Should smoking in front of the entrances of businesses be illegal in Lodi? Should exceptions be made for wine tasting rooms, bars and restaurants? How would such regulations be enforced?
These issues and others will be discussed with the public in the coming weeks as the Lodi City Council looks to adopt a smoking ordinance that could limit where people are allowed to smoke in public.
Symbolizing how controversial the issue could be amongst citizens, council members found themselves at odds with each other on the best way to approach an ordinance. Council members JoAnne Mounce and Alan Nakanishi favored less stringent regulation, while Larry Hansen pushed for a more aggressive ordinance.
"We should make city ordinances the same as the state law for entrances," said Hansen. "We need an ordinance that has some teeth in it."
Nakanishi and Mounce countered that they did not want to create a nanny-state environment with burdensome regulations. Mounce would be in favor of an ordinance that would regulate smoking in front of entrances, but doesn't want to expand much beyond that. Nakanishi said a comprehensive ordinance could impinge on too many freedoms.
"I want to help, but where do we stop?" said Nakanishi. "If a guy is barbecuing and someone doesn't like that smoke, do we say, 'Hey, let's make a law'?"
The issue surfaced after former Lodi mayor Randy Snider took issue with people regularly smoking outside near a shop and asked Mayor Bob Johnson if there are any rules preventing people from smoking in front of private businesses.
State law already prohibits smokers from lighting up within 20 feet of a public building, but Lodi has no regulations for private businesses.
Many California cities have ordinances that regulate smoking in public places.

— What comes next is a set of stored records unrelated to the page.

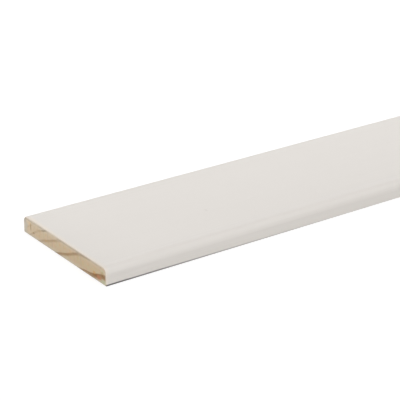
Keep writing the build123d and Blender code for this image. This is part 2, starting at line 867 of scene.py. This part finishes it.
class Workpiece:
    """One mesh object, shaped with Blender's own edit tools and modifiers."""

    TRUE_ROUND: ClassVar[dict[str, object]] = {"profile": 0.5, "clamp_overlap": False}

    def __init__(self, name: str, low: Vector, high: Vector) -> None:
        """Starts from a block between two corners."""
        bpy.ops.object.select_all(action="DESELECT")
        bpy.ops.mesh.primitive_cube_add(size=1.0, location=(low + high) / 2.0, scale=high - low)
        self.object = bpy.context.object
        self.object.name = self.object.data.name = name
        bpy.ops.object.transform_apply(location=True, rotation=True, scale=True)

    def _edit(self, mode: str) -> None:
        """Opens the mesh to pick edges or faces, with nothing selected."""
        bpy.ops.object.mode_set(mode="EDIT")
        bpy.ops.mesh.select_mode(type=mode)
        bpy.ops.mesh.select_all(action="DESELECT")

    def _pick_faces(self, wanted: Test) -> None:
        """Selects the faces whose middles pass a test, and no others."""
        mesh = bmesh.from_edit_mesh(self.object.data)
        for face in mesh.faces:
            face.select_set(wanted(face.calc_center_median()))

    def round_edges(self, wanted: Callable[[Vector, Vector], bool], radius: float, segments: int) -> None:
        """Rounds the edges that a test picks.

        Args:
            wanted: a test on an edge's two ends.
            radius: the round's radius.
            segments: its number of flats.
        """
        self._edit("EDGE")
        mesh = bmesh.from_edit_mesh(self.object.data)
        for edge in mesh.edges:
            edge.select_set(wanted(*(vertex.co for vertex in edge.verts)))
        bpy.ops.mesh.bevel(offset=radius, segments=segments, **self.TRUE_ROUND)
        bpy.ops.object.mode_set(mode="OBJECT")

    def rim_faces(self, wanted: Test, rims: Iterable[float]) -> None:
        """Insets the faces that a test picks, once for each rim.

        Args:
            wanted: a test on a face's middle.
            rims: the rims' widths, from the outermost in.
        """
        self._edit("FACE")
        self._pick_faces(wanted)
        for rim in rims:
            bpy.ops.mesh.inset(thickness=rim, use_individual=True)
        bpy.ops.object.mode_set(mode="OBJECT")

    def cut(self, axis: Vector, places: Iterable[float], wanted: Test) -> None:
        """Cuts the faces that a test picks along parallel planes, and leaves them joined.

        Args:
            axis: the planes' normal.
            places: where they lie along it.
            wanted: a test on a face's middle.
        """
        self._edit("FACE")
        for place in places:
            self._pick_faces(wanted)
            bpy.ops.mesh.bisect(plane_co=axis * place, plane_no=axis, threshold=TOUCHING)
        bpy.ops.mesh.select_all(action="DESELECT")
        bpy.ops.object.mode_set(mode="OBJECT")

    def press(self, axis: str, distance: float, share: Callable[[Vector], float]) -> None:
        """Moves the surface along an axis by a share of a distance.

        Args:
            axis: X, Y or Z.
            distance: the most that a point moves, negative to move it back.
            share: a point's share of it, from 0 to 1.
        """
        group = self.object.vertex_groups.new(name="pressed")
        for vertex in self.object.data.vertices:
            weight = share(vertex.co)
            if weight > 0.0:
                group.add([vertex.index], weight, "REPLACE")
        press = self.object.modifiers.new("press", "DISPLACE")
        press.direction, press.mid_level, press.strength = axis, 0.0, distance
        press.vertex_group = group.name
        bpy.ops.object.modifier_apply(modifier=press.name)
        self.object.vertex_groups.remove(self.object.vertex_groups["pressed"])


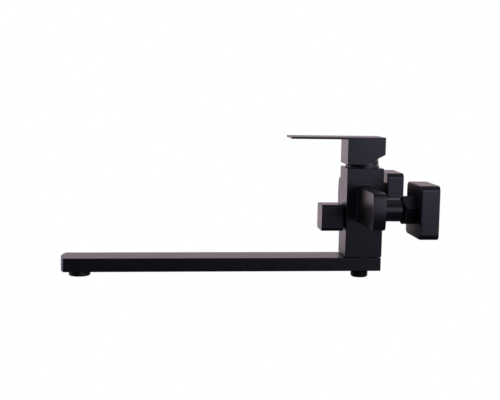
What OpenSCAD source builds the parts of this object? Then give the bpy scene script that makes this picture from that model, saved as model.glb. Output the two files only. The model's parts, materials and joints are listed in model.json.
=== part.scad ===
// Wall-mounted bath mixer: square tower, single lever on top, long flat
// swivelling spout below, diverter knob in front, two flat arms to the wall.
// Millimetres. X runs along the wall, +Y points into the wall, +Z is up.
// The origin is on the wall plane, midway between the two water inlets.

/* [Wall connection] */
// Distance between the two inlet centres
inlet_spacing = 150; // [130:1:180]
// Distance from the wall to the tower's axis
wall_to_axis = 64; // [60:0.5:90]

/* [Tower] */
// Width of the tower, along X
tower_w = 41; // [40:0.5:56]
// Depth of the tower, along Y
tower_d = 44; // [42:0.5:56]
// Height of the tower
tower_h = 105.2; // [98:0.1:130]
// Height of the inlet centres above the tower's foot
inlet_rise = 63.6; // [57:0.1:66]
// Radius on the tower's vertical edges
tower_edge_r = 0.8; // [0.3:0.1:3]

/* [Arms] */
// Height of the flat arms
arm_h = 41.5; // [34:0.5:50]
// Thickness of the flat arms, along Y
arm_t = 14.5; // [12:0.5:18]
// How far an arm's curved end goes past the inlet's centre
arm_past = 24.2; // [18:0.2:40]
// Radius of the shallow curve across an arm's end
arm_end_r = 60; // [45:1:90]
// Radius where an arm's end turns into its top and bottom
arm_corner_r = 5; // [2:0.5:8]
// How far the arms sit in front of the tower's axis
arm_forward = 1; // [-2:0.5:4]
// Wall of the hollow casting
cast_wall = 3; // [2.5:0.1:4]

/* [Inlet necks] */
// Radius of the round neck behind each arm
neck_r = 12.85; // [12:0.05:15]
// Open gap between a neck and its coupling nut
nut_gap = 1.5; // [0.5:0.1:4]
// Width of the coupling nut across its flats
nut_flats = 30; // [30:0.5:36]
// Length of the coupling nut
nut_len = 18; // [15:0.5:24]
// Distance from the wall to the nut's mouth
nut_to_wall = 17; // [12:0.5:19]
// Thread radius inside the coupling nut, for a G3/4 tail
nut_thread_r = 13.3; // [13.2:0.05:13.5]
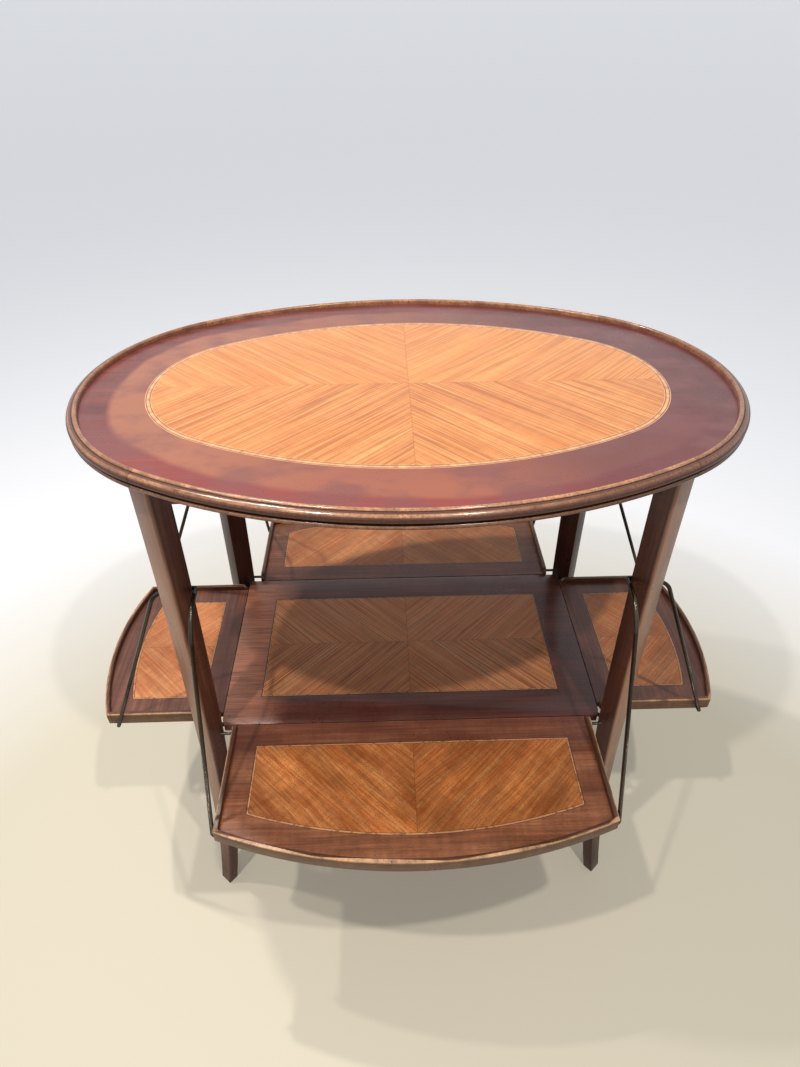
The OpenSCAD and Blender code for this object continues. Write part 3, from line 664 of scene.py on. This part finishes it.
def sweep(section, centre, radius, start, turn, gap=0.0):
    """Sweeps a closed section round a centre. A section point is a depth inside the radius and a height."""
    start += gap / radius
    turn -= 2 * gap / radius
    bpy.ops.mesh.primitive_circle_add(vertices=len(section), fill_type="NOTHING")
    piece = bpy.context.object
    outward = Vector((math.cos(start), math.sin(start), 0))
    for vertex, (depth, height) in zip(piece.data.vertices, section):
        vertex.co = centre + outward * (radius - depth) + Vector((0, 0, height))
    bpy.ops.object.mode_set(mode="EDIT")
    bpy.ops.mesh.select_all(action="SELECT")
    # With no window, spin turns the other way round, so its angle is negative
    bpy.ops.mesh.spin(steps=ARC_STEPS, angle=-turn, center=centre, axis=(0, 0, 1))
    bpy.ops.mesh.select_all(action="SELECT")
    bpy.ops.mesh.fill_holes(sides=0)
    bpy.ops.mesh.normals_make_consistent(inside=False)
    bpy.ops.object.mode_set(mode="OBJECT")
    return piece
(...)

Loma Linda and El Cajon do not allow smoking in any public places. In those cities, smoking is outlawed at public events like concerts, recreation areas, sidewalks, worksites and service areas like bus stops.
When it comes to enforcing any ordinance, City Attorney Steve Schwabauer said citations could be written in some cases, but it would be basically up to individuals to enforce it.
"It's a societal pressure more than anything," he said. "Much of it is self-imposed."
People don't smoke in or in front of state buildings because everyone knows it's illegal, Schwabauer said. While police could be forced to issue some citations at the start of the ordinance, it wouldn't likely be a call authorities would need to respond to on a regular basis.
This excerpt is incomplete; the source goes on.